What support systems do you have in place?
I didn’t accept help from people and that was of my biggest downfalls. I used to think that I knew it all, but obviously I didn’t. It’s only in the last 5 or 6 years that I started seeking out help from others. EO has been a big part of that. EO is an Entrepreneurs Organisation, a global network of entrepreneurs whose aim is to help members learn and grow and find peer support. It has around 14 000 members and most of the entrepreneurs involved cite EO as being a huge part of not just their business and financial success but also their life success, their family success and their success in their happiness.
What is the most important thing you’ve learnt?
It’s a simple thing, but I would say view each failure as a learning opportunity. I do get down when things don’t work out or when things don’t work out quickly enough, but I never wallow. I keep moving forward and it always turns out for the best. Everything that happens is a learning opportunity you learn something, then you move forward and you try again. Most importantly, you never give up.
A day in Firdaus’s life
My day begins at around 5am. I go for a run or a swim followed by meditation and journaling, where I sit quietly and write down whatever comes into my head. I’ll also do some yoga and stretching. I love to read and while I’m running, I’ll usually listen to an audiobook, something around a subject I’m interested in or an industry that I’ve invested in. Sometimes it’s books on personal development or breathing. When I get the time, I love scuba diving. After a full day of work, I unwind before bed at 9pm by reading, usually something fiction this time. Before I go to sleep at night, I block out all blue light.

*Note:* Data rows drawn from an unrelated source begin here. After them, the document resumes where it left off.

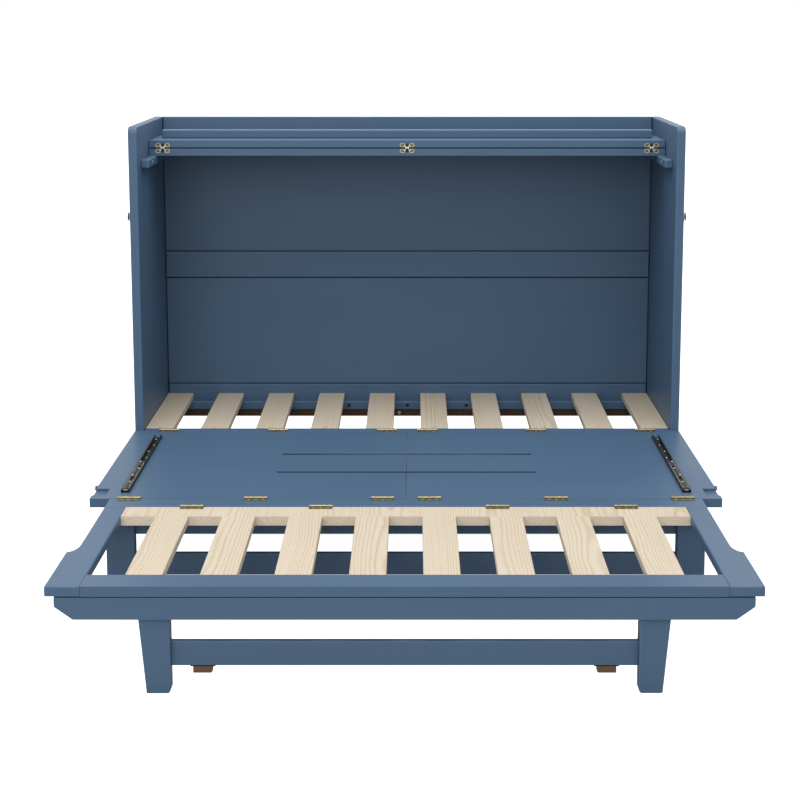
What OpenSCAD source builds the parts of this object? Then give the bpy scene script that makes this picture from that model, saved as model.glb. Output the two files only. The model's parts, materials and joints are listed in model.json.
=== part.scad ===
// Cabinet bed, opened out: a chest with a two-leaf lid, a fold-down front panel that makes the
// middle of the deck, a bridge strip, and a slatted foot frame on two folding leg frames.
// The origin is on the floor, in the middle of the open bed. The foot end is towards -Y.

/* [Deck] */
// Height of the deck above the floor
deck_h = 255; // [200:1:330]
// Thickness of the front panel, the bridge and the foot frame
board_t = 24; // [18:1:30]
// Length of the front panel
panel_l = 769; // [650:1:780]
// Length of the bridge strip
bridge_l = 80; // [60:1:100]
// Length of the foot frame
foot_l = 642; // [560:1:680]
// Thickness of a slat
slat_t = 20; // [16:1:22]
// Width of a slat
slat_w = 84; // [60:1:100]
// Number of slats in the cabinet
cabinet_slat_count = 10; // [2:2:12]
// Space between the outer slats and the cabinet's sides
slat_end_gap = 1; // [0.5:0.5:10]

/* [Cabinet] */
// Width over the side panels
cabinet_w = 1650; // [1630:2:1760]
// Depth from the front edge to the inner face of the back
bay_d = 546; // [500:1:620]
// How far the side panels stand above the folded lid
side_rise = 30; // [20:1:80]
// Thickness of the side panels
side_t = 26; // [20:1:30]
// Radius of the top front corner of the side panels
side_corner_r = 20; // [5:1:40]
// Thickness of the rails of the back
back_t = 20; // [16:1:26]
// Thickness of the panels of the back
back_panel_t = 12; // [8:1:12]
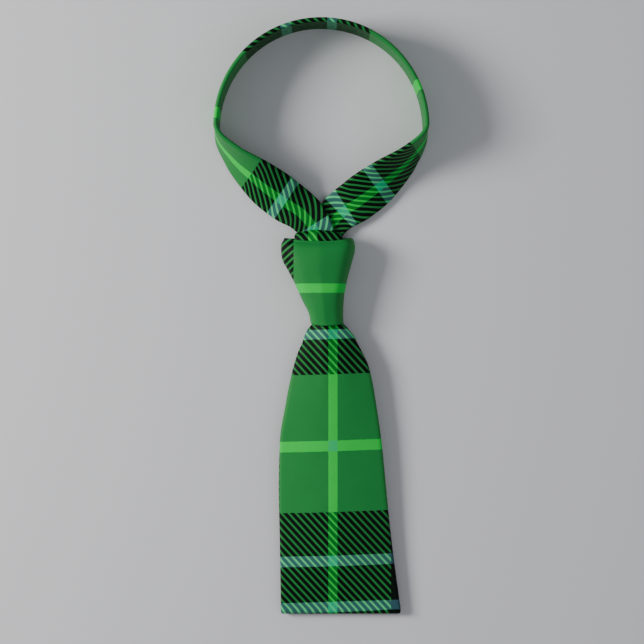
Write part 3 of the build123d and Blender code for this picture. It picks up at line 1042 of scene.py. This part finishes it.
knot = {
    # place up the tie, then left edge, right edge and height in millimetres
    "left": [(knotLipY, -11.2), (-19, -12.6), (-10, -17.0), (0, -21.4), (6, -24.4), (12, -27.6),
             (16, -29.9), (21, -31.2), (26, -31.4), (knotTopY, -29.0)],
    "right": [(knotLipY, 11.0), (-20, 10.6), (-10, 11.0), (0, 12.5), (6, 13.8), (16, 16.6), (26, 18.8),
              (knotTopY, 17.0)],
    "height": [(knotLipY, 21.0), (-10, 24.0), (6, 26.0), (16, 27.0), (26, 25.6), (knotTopY, 21.5)],
    "ridge": [(knotLipY, -1.5), (16, -5.0), (knotTopY, -5.0)],
    "shoulder": 0.36,
    "slope": 0.17,
    "corner": 6.5,
    "layer": 2.4,
    "wall": 0.42,
    "dip": 1.1,
}


def roundPower(value, power):
    return math.copysign(abs(value) ** power, value)


def knotSection(y, turn, inset):
    # a point round the knot: turn 0 is the right side, a quarter is the front, a half the left side
    left = smoothThrough(knot["left"], y) + inset
    right = smoothThrough(knot["right"], y) - inset
    height = smoothThrough(knot["height"], y)
    top = height - inset
    bottom = inset
    middleZ = bottom + (top - bottom) * knot["shoulder"]
    angle = turn * 2 * math.pi
    c, s = math.cos(angle), math.sin(angle)
    half = (right - left) / 2
    middleX = (left + right) / 2
    if s >= 0:
        aside = abs(roundPower(c, 0.85))
        x = middleX + half * roundPower(c, 0.85)
        lean = (1 - knot["slope"] * aside ** 1.25) * math.sqrt(max(1 - aside ** knot["corner"], 0.0))
        z = middleZ + (top - middleZ) * lean
        ridge = smoothThrough(knot["ridge"], y)
        x += (ridge - middleX) * (1 - aside ** 2)
    else:
        x = middleX + half * roundPower(c, 0.42)
        z = middleZ + (middleZ - bottom) * roundPower(s, 0.42)
    return x, z


def knotWrinkle(y, turn):
    # soft drag lines from the upper left towards the lip
    front = max(math.sin(turn * 2 * math.pi), 0.0)
    lean = turn * 5.2 + y * 0.035
    drag = 0.26 * math.sin(lean * 3.1 + 0.7) * math.sin(y * 0.11 + turn * 4.0)
    return drag * front


def knotWrapPlace(column, row):
    # row runs over the outside from the top edge to the lip, round it and back up inside
    kind, y, inset, pull = row
    front = max(math.sin(column * 2 * math.pi), 0.0)
    dip = knot["dip"] * front ** 2 * ease(knotLipY + 22, knotLipY, y)
    x, z = knotSection(y, column, inset - knotWrinkle(y, column) * (1 if kind == "outer" else 0))
    crest = (1.3 - 2.6 * front ** 2) * ease(knotTopY - 14, knotTopY, y)
    return Vector((x, y - dip + pull + crest, z)) * mm


def rolledRows(top, lip, layer, insideReach, count):
    # outside surface, rolled lip, inside surface, rolled top edge
    rows = []
    radius = layer / 2
    for y in spread(top - radius, lip + radius, count):
        rows.append(("outer", y, 0.0, 0.0))
    for angle in spread(0, math.pi, 9)[1:-1]:
        rows.append(("roll", lip + radius, radius * (1 - math.cos(angle)), -radius * math.sin(angle)))
    for y in spread(lip + radius, top - radius, insideReach):
        rows.append(("inner", y, layer, 0.0))
    for angle in spread(0, math.pi, 9)[1:]:
        rows.append(("roll", top - radius, radius * (1 + math.cos(angle)), radius * math.sin(angle)))
    return rows


def perimeterTable(y, count, inset=0.0):
    # distance round the knot at each of count turns
    places = [0.0]
    before = None
    for index in range(count + 1):
        x, z = knotSection(y, index / count, inset)
        if before:
            places.append(places[-1] + math.hypot(x - before[0], z - before[1]))
        before = (x, z)
    return places


wrapTurns = 128
wrapColumns = [index / wrapTurns for index in range(wrapTurns + 1)]
wrapRows = rolledRows(knotTopY, knotLipY, knot["layer"], 24, 48)

knotPattern = {"line": -1.7, "edge": 70.2, "rightShift": 14.0, "leftShift": 8.0}


def wrapCloth(column, row):
    # the band runs level round the knot: its bright line lies across the middle
    kind, y, inset, pull = row
    x, z = knotSection(min(max(y, knotLipY), knotTopY), column, 0.0)
    front = math.sin(column * 2 * math.pi) >= 0
    if kind == "inner" or (kind == "roll" and inset > knot["layer"] / 2):
        across = knotLipY - (y - knotLipY) - knotPattern["line"]
    else:
        across = y + pull - knotPattern["line"]
    along = x if front else 2 * smoothThrough(knot["right"], y) - x + knotPattern["rightShift"]
    if column > 0.5:
        along = 2 * smoothThrough(knot["left"], y) - x - knotPattern["leftShift"]
    return (-across * mm, (knotPattern["edge"] - along) * mm)


knotWrap = makeObject(
    "knot_outer_wrap",
    gridOver(wrapColumns, wrapRows, knotWrapPlace, wrapCloth, closed=True),
    tartanSilk,
    knot["wall"] * mm,
)
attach(knotWrap, "knot")
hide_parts("knot_front_wrap", "knot_back_wrap")

innerWrap = {"top": knotTopY - 0.2, "end": -13.5, "inset": 2.75, "layer": 2.3, "from": 0.01, "to": 0.49}
innerRows = rolledRows(innerWrap["top"], innerWrap["end"], innerWrap["layer"], 16, 30)


def innerWrapPlace(column, row):
    kind, y, inset, pull = row
    x, z = knotSection(y, column, innerWrap["inset"] + inset)
    return Vector((x, y + pull, z)) * mm


def innerWrapCloth(column, row):
    kind, y, inset, pull = row
    x, z = knotSection(y, column, innerWrap["inset"])
    return ((y + 9.0) * mm, (x + 70.0) * mm)


innerPiece = makeObject(
    "knot_under_wrap",
    gridOver(spread(innerWrap["from"], innerWrap["to"], 60), innerRows, innerWrapPlace, innerWrapCloth,
             closed=True),
    tartanSilk,
    knot["wall"] * mm,
)
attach(innerPiece, "knot")
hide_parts("knot_inner_wrap")

bridgeLow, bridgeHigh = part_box("knot_top_bridge")
bridge = {
    "axisY": bridgeLow[1] / mm,
    "axisZ": (bridgeLow[2] + bridgeHigh[2]) / 2 / mm,
    "radius": (bridgeHigh[2] - bridgeLow[2]) / 2 / mm - 1.3,
    "middle": (bridgeLow[0] + bridgeHigh[0]) / 2 / mm,
    "half": (bridgeHigh[0] - bridgeLow[0]) / 2 / mm,
    "droop": 2.6,
    "wall": 0.42,
}
bridgeFrontZ = bridge["axisZ"] + bridge["radius"]
bridgeTurn = math.pi * bridge["radius"]
# the blade's own cloth, up behind the wraps and over the top of the knot
gather = {
    "startY": mouthY / mm + 9.5,
    "z": [(0, 12.9), (20, 13.4), (34, 15.4), (44, bridgeFrontZ - 0.6), (49, bridgeFrontZ)],
    "half": [(0, 6.0), (12, 7.0), (26, 11.0), (42, 15.0), (49, bridge["half"] - 0.1)],
    "middle": [(0, -0.4), (20, -3.6), (42, bridge["middle"])],
    "thick": [(0, 4.6), (20, 4.6), (42, 2.6)],
    "tuck": 2.2,
    "drawnRun": 49.0,  # the lists above are drawn for this length
}
gatherRun = bridge["axisY"] - gather["startY"]
for key in ("z", "half", "middle", "thick"):
    gather[key] = [(place * gatherRun / gather["drawnRun"], value) for place, value in gather[key]]


def gatherHalfWidth(run):
    return smoothThrough(gather["half"], run) * mm


def gatherHalfThick(run):
    return smoothThrough(gather["thick"], run) / 2 * mm


def gatherFlap(run):
    return gatherHalfWidth(run) - 0.3 * mm


def gatherPoint(run, across, out):
    x = smoothThrough(gather["middle"], run) + across / mm
    if run <= gatherRun:
        y = gather["startY"] + run
        z = smoothThrough(gather["z"], run)
        normal = (0.0, 1.0)
    elif run <= gatherRun + bridgeTurn:
        angle = (run - gatherRun) / bridge["radius"]
        normal = (math.sin(angle), math.cos(angle))
        y = bridge["axisY"] + bridge["radius"] * normal[0]
        z = bridge["axisZ"] + bridge["radius"] * normal[1]
    else:
        normal = (0.0, -1.0)
        y = bridge["axisY"] - (run - gatherRun - bridgeTurn)
        z = bridge["axisZ"] - bridge["radius"]
    aside = abs(x - bridge["middle"]) / bridge["half"]
    soft = 0.16 * math.sin(x * 0.5 + run * 0.1) - bridge["droop"] * aside ** 2.2
    out = out / mm + soft * ease(gatherRun - 12, gatherRun, run)
    return Vector((x, y + normal[0] * out, z + normal[1] * out)) * mm


def gatherCloth(run, across, over):
    return (over + 4.0 * mm, (150.0 - run) * mm)


gatherStrip = makeStrip(gatherPoint, gatherCloth, gatherHalfWidth, gatherHalfThick, gatherFlap)
gatherRows = spread(0, gatherRun, 30)[:-1] + spread(gatherRun, gatherRun + bridgeTurn, 19)[:-1]
gatherRows += spread(gatherRun + bridgeTurn, gatherRun + bridgeTurn + gather["tuck"], 3)
gatherPiece = foldedCloth("knot_top_band", gatherStrip, gatherRows, tartanSilk, bridge["wall"] * mm)
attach(gatherPiece, "knot")
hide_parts("knot_top_bridge", "knot_blade_gather")


# how much flat cloth each piece takes

print("sheets")


def clothArea(strip, rows):
    # flat cloth of a folded strip: out to both back edges, along its length
    total = 0.0
    for before, after in zip(rows, rows[1:]):
        middle = (before + after) / 2
        half, thick, flap = strip["halfWidth"](middle), strip["halfThick"](middle), strip["flap"](middle)
        total += 2 * (half - thick + thick * math.pi + flap - thick) * (after - before) * mm
    return total


def declareStrip(strip, rows):
    widest = max(2 * (strip["halfWidth"](row) + strip["flap"](row)) for row in rows)
    area = clothArea(strip, rows)


declareStrip(bladeStrip, upperRows)
declareStrip(bladeStrip, lowerRows)
declareStrip(tailStrip, tailRows)
declareStrip(neckStrip, bandRows)
declareStrip(gatherStrip, gatherRows)
wrapRound = perimeterTable(0.0, wrapTurns)[-1] * mm
innerRound = perimeterTable(0.0, wrapTurns, innerWrap["inset"])
innerFrom, innerTo = (round(innerWrap[key] * wrapTurns) for key in ("from", "to"))
innerRound = (innerRound[innerTo] - innerRound[innerFrom]) * mm


def declareLayer(obj, rows, halfWidthAt):
    # a flat layer along a strip, as wide as halfWidthAt says
    widest = 2 * max(halfWidthAt(row) for row in rows)
    area = sum(2 * halfWidthAt((a + b) / 2) * (b - a) * mm for a, b in zip(rows, rows[1:]))


declareLayer(bladeFelt, feltRows, bladeFeltHalf)
declareLayer(tipLining, liningRows, tipLiningHalf)
declareLayer(tailFelt, tailFeltRows, tailFeltHalf)
declareLayer(tailLining, tailLiningRows, tailLiningHalf)
declareLayer(neckFelt, neckFeltRows, neckFeltHalf)
for piece, top, end, half in ((keeper, keeperTop, keeperEnd, keeperHalf),
                              (label, labelTop, labelEnd, labelHalf),
                              (careLabel, careTop, careEnd, careHalf)):
    declareLayer(piece, [top, end], lambda row: half * mm)


# studio

print("studio")

studio = {
    "view": (-3.7 * mm, -24.5 * mm),
    "high": 1.4,
    "fieldWide": 0.438,
    "sensor": 36.0,
}


def makeFloor():
    bm = bmesh.new()
    bmesh.ops.create_grid(bm, x_segments=1, y_segments=1, size=3.0)
    mesh = bpy.data.meshes.new("studio_floor")
    bm.to_mesh(mesh)
    bm.free()
    floor = bpy.data.objects.new("studio_floor", mesh)
    bpy.context.scene.collection.objects.link(floor)
    floor.location.z = -0.0003
    material, shader = plainMaterial("pale floor", 0.9, 0.1)
    shader.inputs["Base Color"].default_value = (0.62, 0.62, 0.64, 1)
    mesh.materials.append(material)
    return floor


def addLight(name, place, target, size, power, colour):
    data = bpy.data.lights.new(name, "AREA")
    data.size = size
    data.energy = power
    data.color = colour
    light = bpy.data.objects.new(name, data)
    light.location = place
    light.rotation_euler = (Vector(target) - Vector(place)).to_track_quat("-Z", "Y").to_euler()
    bpy.context.scene.collection.objects.link(light)
    return light


floor = makeFloor()
addLight("key_light", (-1.20, 0.20, 0.78), (0, -0.08, 0), 0.5, 27, (1.0, 0.99, 0.97))
addLight("fill_light", (0.7, -0.4, 1.6), (0, -0.05, 0), 1.4, 5, (0.97, 0.98, 1.0))

world = bpy.data.worlds.new("studio")
bpy.context.scene.world = world
world.use_nodes = True
background = next(node for node in world.node_tree.nodes if node.type == "BACKGROUND")
background.inputs["Color"].default_value = (0.9, 0.93, 1.0, 1)
background.inputs["Strength"].default_value = 0.30

cameraData = bpy.data.cameras.new("camera")
cameraData.sensor_width = studio["sensor"]
cameraData.lens = studio["sensor"] * studio["high"] / studio["fieldWide"]
camera = bpy.data.objects.new("camera", cameraData)
camera.location = (studio["view"][0], studio["view"][1], studio["high"])
bpy.context.scene.collection.objects.link(camera)
bpy.context.scene.camera = camera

Favourite Book: Aldous Huxley – Last and First Men
From the CEO’s Desk
What’s next in the near future?
We’re building a sass platform for one of our businesses which is the big thing that I am excited about. I love technology and solving problems. I
think the platform that we’re going to build will solve problems that haven’t yet been solved. We’ve built an MVP of it that went well. I don’t want to say too much about it, we are still in the very early stages.
Awards and milestones
We’ve won many different awards for best showroom, best interiors, best up and coming business. They’re all great but I don’t think we get over-excited about these. The things we get excited about are the customer reviews. We do have some not-so-great ones and we try and learn from them, but the positive customer reviews that we get are the correct rewards to pay attention to.
Your best piece advice
Starting a business isn’t easy. Whether it’s picking a business idea, creating a business plan, or attempting to secure funding, a lot of things can go wrong. However, with a solid idea and a strong support system, anyone can become a successful entrepreneur.